===== DATASET RECORDS

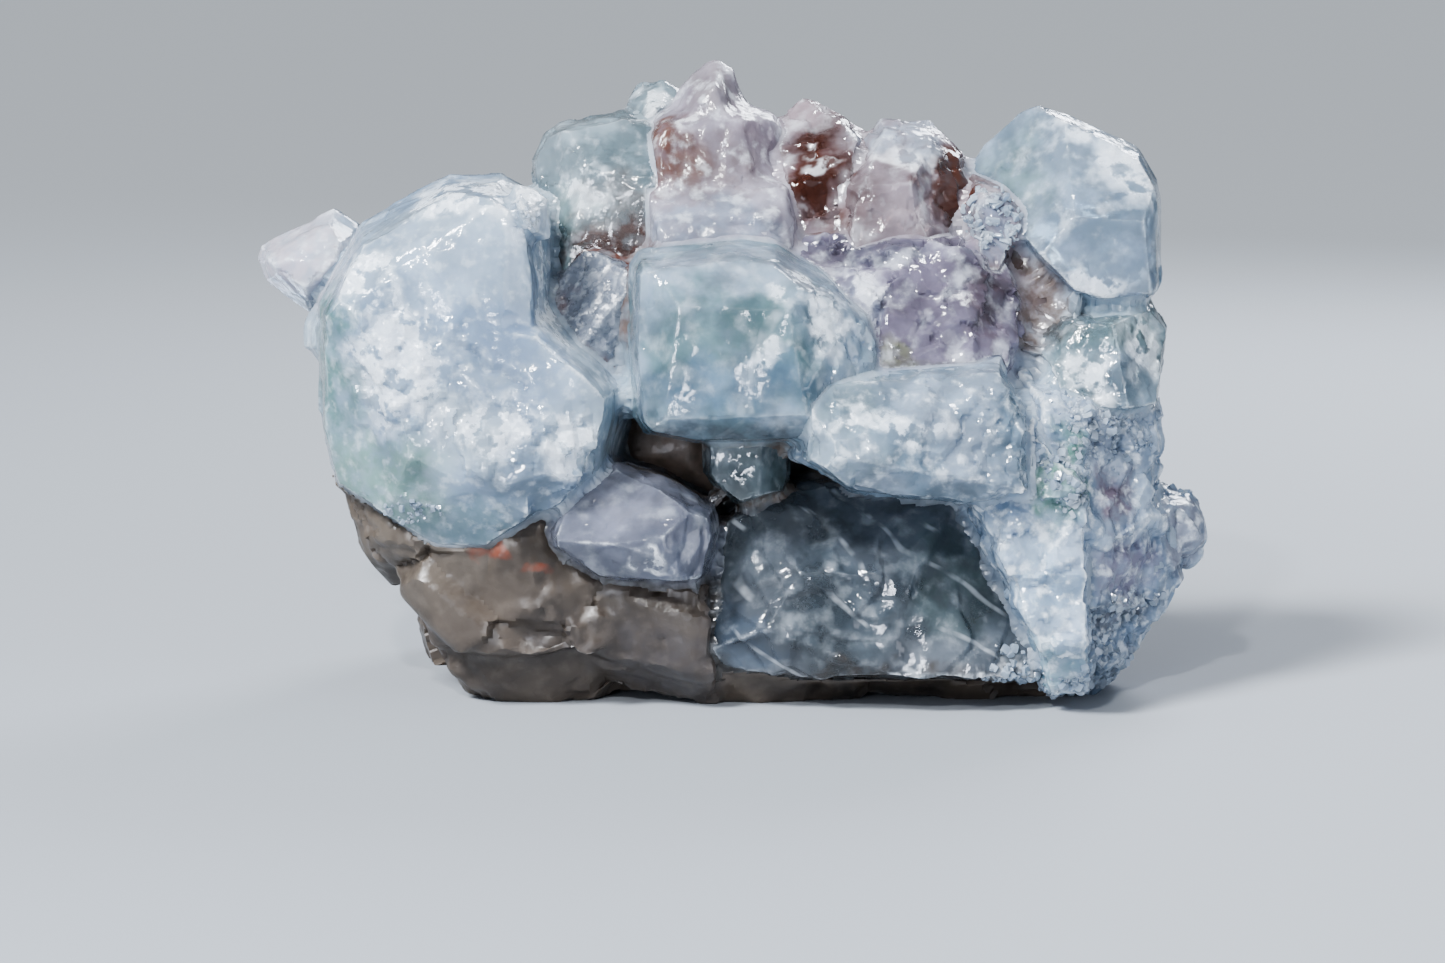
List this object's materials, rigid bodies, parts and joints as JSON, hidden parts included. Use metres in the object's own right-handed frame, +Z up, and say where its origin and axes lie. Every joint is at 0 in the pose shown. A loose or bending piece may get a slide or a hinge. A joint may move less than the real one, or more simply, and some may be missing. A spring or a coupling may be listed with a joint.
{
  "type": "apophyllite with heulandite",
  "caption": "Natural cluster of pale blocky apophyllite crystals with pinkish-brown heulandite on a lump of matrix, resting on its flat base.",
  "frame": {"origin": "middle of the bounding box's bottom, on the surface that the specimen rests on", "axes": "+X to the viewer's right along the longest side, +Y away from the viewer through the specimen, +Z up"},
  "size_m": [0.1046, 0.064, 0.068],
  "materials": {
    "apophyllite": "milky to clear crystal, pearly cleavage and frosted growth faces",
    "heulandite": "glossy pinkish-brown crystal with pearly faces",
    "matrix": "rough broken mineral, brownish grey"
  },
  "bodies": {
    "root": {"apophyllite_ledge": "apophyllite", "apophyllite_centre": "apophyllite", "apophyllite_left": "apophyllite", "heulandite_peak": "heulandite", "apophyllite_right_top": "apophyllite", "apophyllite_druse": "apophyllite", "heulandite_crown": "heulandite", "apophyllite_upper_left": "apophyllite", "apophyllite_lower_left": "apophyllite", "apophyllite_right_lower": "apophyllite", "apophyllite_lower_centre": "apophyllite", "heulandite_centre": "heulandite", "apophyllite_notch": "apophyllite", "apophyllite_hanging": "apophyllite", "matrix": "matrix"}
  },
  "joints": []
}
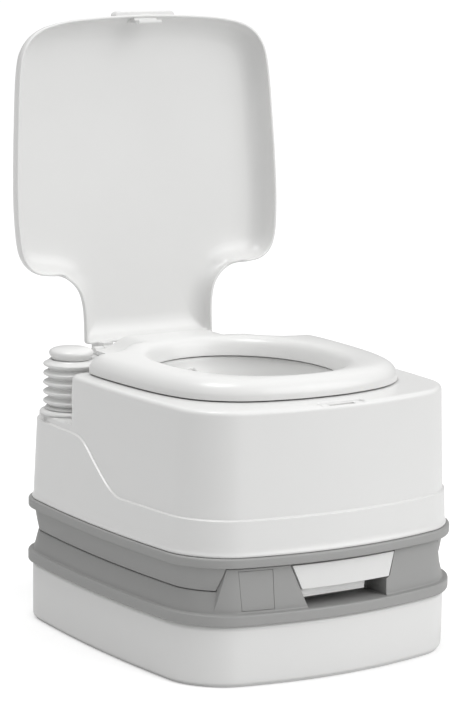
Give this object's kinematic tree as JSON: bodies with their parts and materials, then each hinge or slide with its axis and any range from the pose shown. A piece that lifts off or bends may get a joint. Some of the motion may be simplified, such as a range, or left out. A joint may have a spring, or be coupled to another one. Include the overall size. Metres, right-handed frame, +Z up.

==========

▸ **DO THIS**
Could you reproduce every record above exactly as it appears?

▸ **WRITTEN RESPONSE**
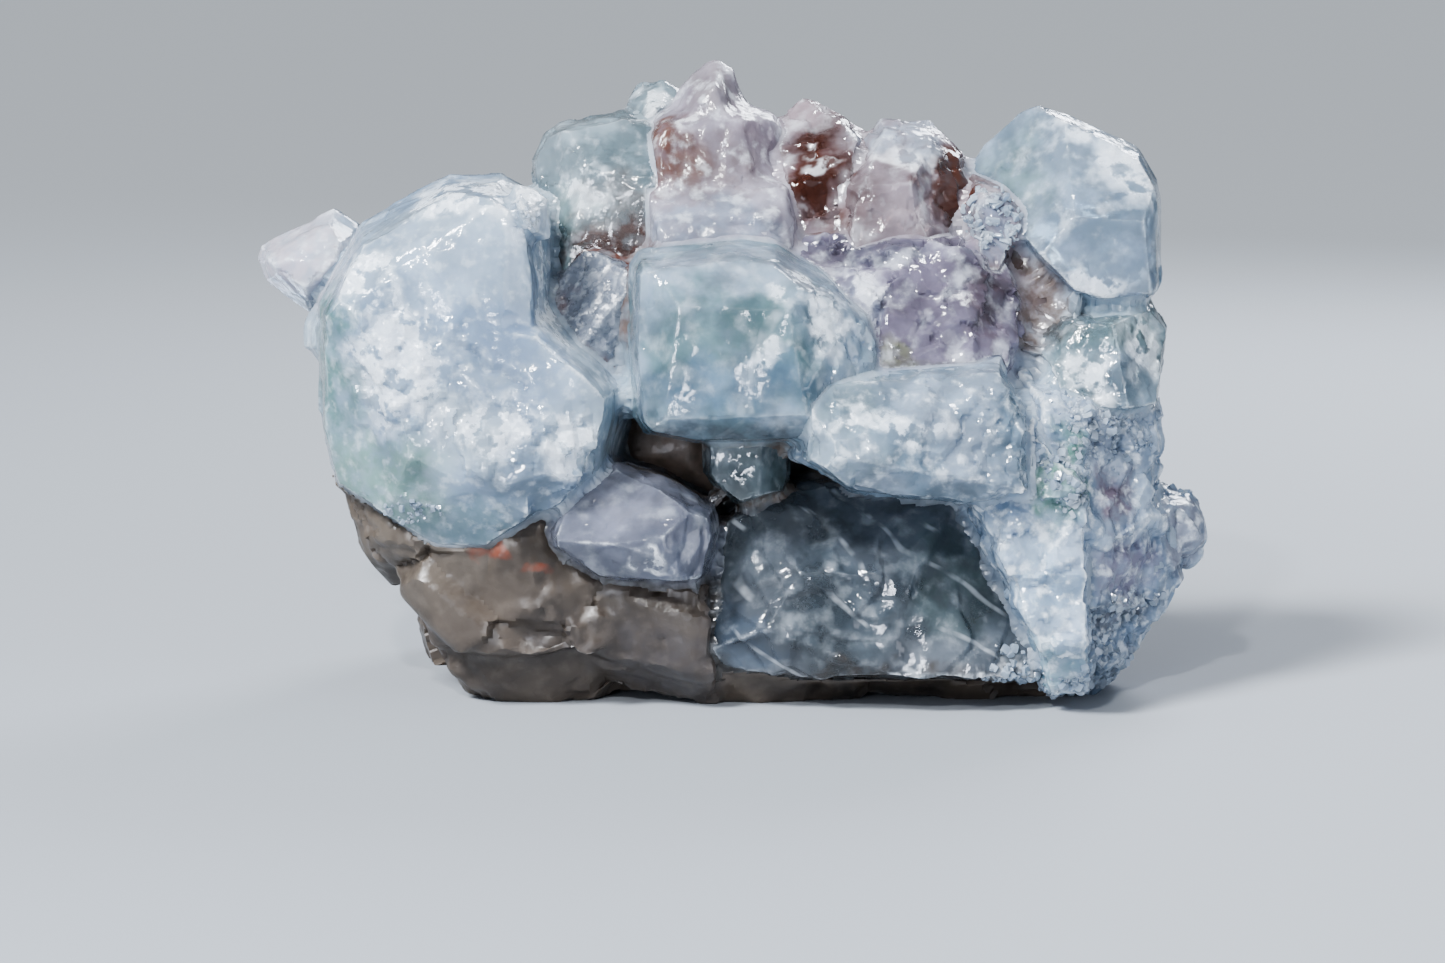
List this object's materials, rigid bodies, parts and joints as JSON, hidden parts included. Use metres in the object's own right-handed frame, +Z up, and say where its origin and axes lie. Every joint is at 0 in the pose shown. A loose or bending piece may get a slide or a hinge. A joint may move less than the real one, or more simply, and some may be missing. A spring or a coupling may be listed with a joint.
{
  "type": "apophyllite with heulandite",
  "caption": "Natural cluster of pale blocky apophyllite crystals with pinkish-brown heulandite on a lump of matrix, resting on its flat base.",
  "frame": {"origin": "middle of the bounding box's bottom, on the surface that the specimen rests on", "axes": "+X to the viewer's right along the longest side, +Y away from the viewer through the specimen, +Z up"},
  "size_m": [0.1046, 0.064, 0.068],
  "materials": {
    "apophyllite": "milky to clear crystal, pearly cleavage and frosted growth faces",
    "heulandite": "glossy pinkish-brown crystal with pearly faces",
    "matrix": "rough broken mineral, brownish grey"
  },
  "bodies": {
    "root": {"apophyllite_ledge": "apophyllite", "apophyllite_centre": "apophyllite", "apophyllite_left": "apophyllite", "heulandite_peak": "heulandite", "apophyllite_right_top": "apophyllite", "apophyllite_druse": "apophyllite", "heulandite_crown": "heulandite", "apophyllite_upper_left": "apophyllite", "apophyllite_lower_left": "apophyllite", "apophyllite_right_lower": "apophyllite", "apophyllite_lower_centre": "apophyllite", "heulandite_centre": "heulandite", "apophyllite_notch": "apophyllite", "apophyllite_hanging": "apophyllite", "matrix": "matrix"}
  },
  "joints": []
}
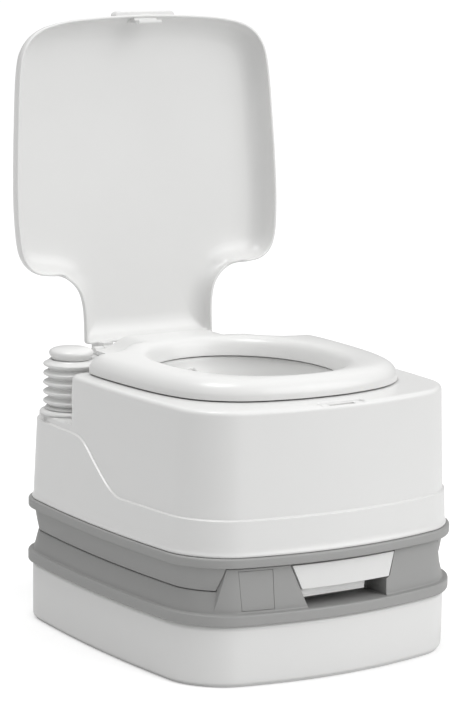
Give this object's kinematic tree as JSON: bodies with their parts and materials, then each hinge or slide with its axis and any range from the pose shown. A piece that lifts off or bends may get a joint. Some of the motion may be simplified, such as a range, or left out. A joint may have a spring, or be coupled to another one. Include the overall size. Metres, right-handed frame, +Z up.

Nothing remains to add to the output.